Under Ferguson, the FTC is moving forward with a broad antitrust investigation in to Microsoft that started during the Biden administration. Also, Ferguson’s FTC inherited cases against Meta and Amazon, which it accuses of “deceptive practices.”

And last month, Ferguson issued a memo directing the FTC to continue to apply the 2023 merger guidelines. https://www.lexology.com/library/detail.aspx?g=c8ebc55b-bb06-4aa5-ae66-51aa33886cc7

Earlier this month in a piece for National Review, the director of the Competitive Enterprise Institute's Center for Technology and Innovation, said those 2023 guidelines had a chilling effect on economic prosperity and growth by interpreting antitrust law in such a way “that almost anything could run afoul of the law.”

Jessica Melugin warned that continued adherence to these guidelines could block mergers and acquisitions that would not hinder competition, ultimately hurting shareholders, consumers, and the U.S. economy as a whole.

Last year, the House Committee on Oversight and Accountability published a report entitled “The Federal Trade Commission Under Chair Lina Khan: Undue Biden-Harris White House Influence and Sweeping Destruction of Agency Norms.”

“Chair Khan has abused her authority at the agency, trampling on the due process rights of regulated parties, upending the rule of law, and violating ethics standards she is bound to uphold,” the October report stated. “The committee has found that Chair Khan has consistently betrayed the obligation of the Commission to be an independent, bipartisan agency. Rather than fulfill her obligation to ensure the commission adheres to its independent role, Chair Khan has subordinated the agency to the political will, direction and leftist ideology of the Biden-Harris administration, its allies in Congress, and activist entities.

“Finally, the committee has found that Chair Khan has resorted to means outside the FTC’s legal mandate to realize her desired ends, including through collusion with foreign regulatory regimes.”

The related House investigation found Khan had “launched an intimidation campaign” against mergers, worked to model U.S. antitrust authorities after those in Europe, made sweeping changes that resulted in vast FTC overreach, turned the FTC into “a shill for Biden-Harris 2024 election interests through commission leadership of the sham Biden-Harris ‘Strike Force on Unfair and Illegal Pricing,’” and “sidelined career FTC staff, collapsed their morale, triggered an exodus of critical employees, and destroyed career staff’s confidence in the honesty and integrity of commission leadership.”

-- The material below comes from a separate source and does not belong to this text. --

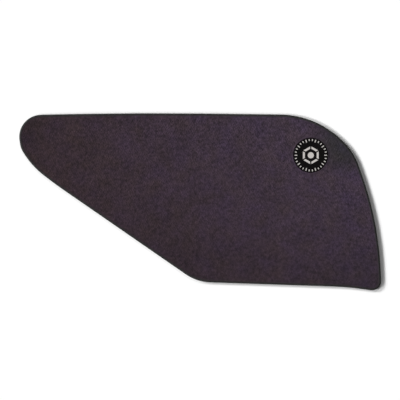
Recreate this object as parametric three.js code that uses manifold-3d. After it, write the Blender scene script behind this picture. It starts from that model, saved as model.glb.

Legal Newsline earlier reported that senior attorneys at the FTC departed under Khan at the fastest rate in decades. https://legalnewsline.com/stories/645655208-as-court-losses-mount-khan-remakes-ftc-with-like-minded-hires

After filing FOIA requests about more than 300 hires since Khan took the reins as FTC chair, Legal Newsline reported many of these hires for non-political jobs to have “strong connections to the Democratic Party and the Biden administration or progressive non-profits such as the Center for American Progress and the American Civil Liberties Union.”